§ What is being asked
Starting at the first line of the data below, write out each line exactly until you reach the line containing "specks of dust.", and include that line too.

§ Information shown
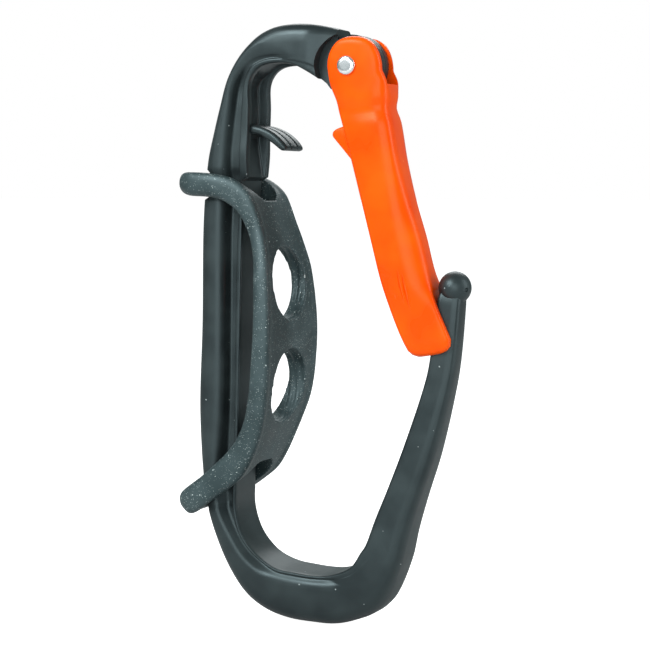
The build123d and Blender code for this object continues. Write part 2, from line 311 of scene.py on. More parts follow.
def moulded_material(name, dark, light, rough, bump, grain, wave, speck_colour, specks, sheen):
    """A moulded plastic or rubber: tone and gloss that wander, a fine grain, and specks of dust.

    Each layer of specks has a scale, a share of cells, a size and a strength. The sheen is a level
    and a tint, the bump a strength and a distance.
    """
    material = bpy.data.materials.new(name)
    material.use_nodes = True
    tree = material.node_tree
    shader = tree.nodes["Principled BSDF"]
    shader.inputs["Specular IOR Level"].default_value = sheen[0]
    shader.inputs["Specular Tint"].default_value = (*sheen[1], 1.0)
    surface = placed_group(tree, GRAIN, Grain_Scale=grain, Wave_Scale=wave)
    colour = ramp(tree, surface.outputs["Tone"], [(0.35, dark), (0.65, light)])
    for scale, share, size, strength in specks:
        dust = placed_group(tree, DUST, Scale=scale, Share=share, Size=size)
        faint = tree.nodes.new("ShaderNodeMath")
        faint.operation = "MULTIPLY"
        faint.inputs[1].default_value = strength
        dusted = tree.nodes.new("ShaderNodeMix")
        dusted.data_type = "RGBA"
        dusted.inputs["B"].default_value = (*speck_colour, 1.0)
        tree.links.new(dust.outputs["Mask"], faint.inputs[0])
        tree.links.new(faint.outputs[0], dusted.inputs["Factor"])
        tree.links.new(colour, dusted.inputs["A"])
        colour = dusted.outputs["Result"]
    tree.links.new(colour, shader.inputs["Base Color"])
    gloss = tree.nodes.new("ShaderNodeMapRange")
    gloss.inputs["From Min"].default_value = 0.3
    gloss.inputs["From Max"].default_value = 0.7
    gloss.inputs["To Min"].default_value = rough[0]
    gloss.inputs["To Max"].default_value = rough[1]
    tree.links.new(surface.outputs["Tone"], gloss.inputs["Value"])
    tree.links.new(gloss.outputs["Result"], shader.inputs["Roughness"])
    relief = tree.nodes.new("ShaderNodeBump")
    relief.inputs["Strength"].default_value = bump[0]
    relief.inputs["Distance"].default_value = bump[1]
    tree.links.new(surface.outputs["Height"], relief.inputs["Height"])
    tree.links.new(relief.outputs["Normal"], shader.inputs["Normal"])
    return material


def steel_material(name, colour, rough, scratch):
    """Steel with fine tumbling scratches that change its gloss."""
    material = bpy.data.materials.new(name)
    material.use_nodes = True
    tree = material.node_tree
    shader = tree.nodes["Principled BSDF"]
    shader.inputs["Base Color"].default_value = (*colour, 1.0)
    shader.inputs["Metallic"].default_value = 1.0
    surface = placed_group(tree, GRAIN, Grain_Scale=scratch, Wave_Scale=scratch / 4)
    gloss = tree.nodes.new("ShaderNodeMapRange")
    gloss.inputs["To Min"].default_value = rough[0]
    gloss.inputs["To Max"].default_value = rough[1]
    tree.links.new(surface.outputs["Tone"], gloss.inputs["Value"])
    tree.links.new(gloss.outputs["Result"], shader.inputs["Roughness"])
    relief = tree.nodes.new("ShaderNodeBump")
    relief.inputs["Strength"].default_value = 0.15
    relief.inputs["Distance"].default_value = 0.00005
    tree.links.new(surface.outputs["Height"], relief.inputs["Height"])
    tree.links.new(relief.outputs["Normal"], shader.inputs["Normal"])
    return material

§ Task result
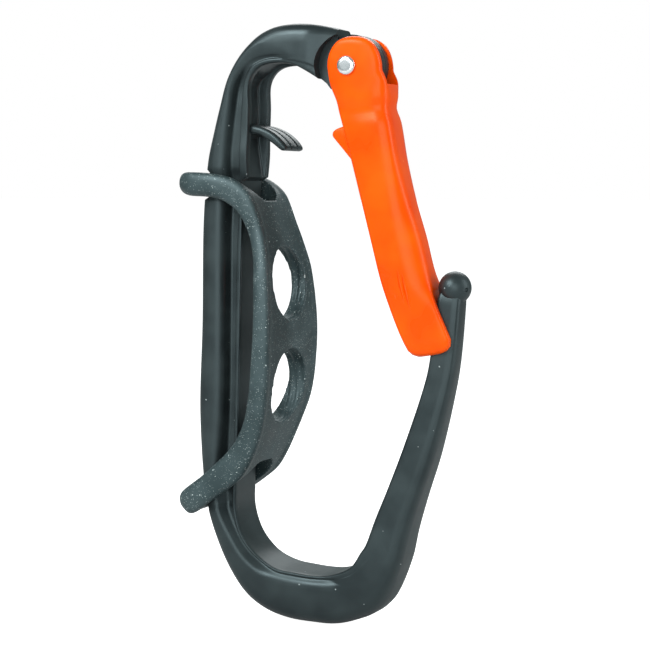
The build123d and Blender code for this object continues. Write part 2, from line 311 of scene.py on. More parts follow.
def moulded_material(name, dark, light, rough, bump, grain, wave, speck_colour, specks, sheen):
    """A moulded plastic or rubber: tone and gloss that wander, a fine grain, and specks of dust.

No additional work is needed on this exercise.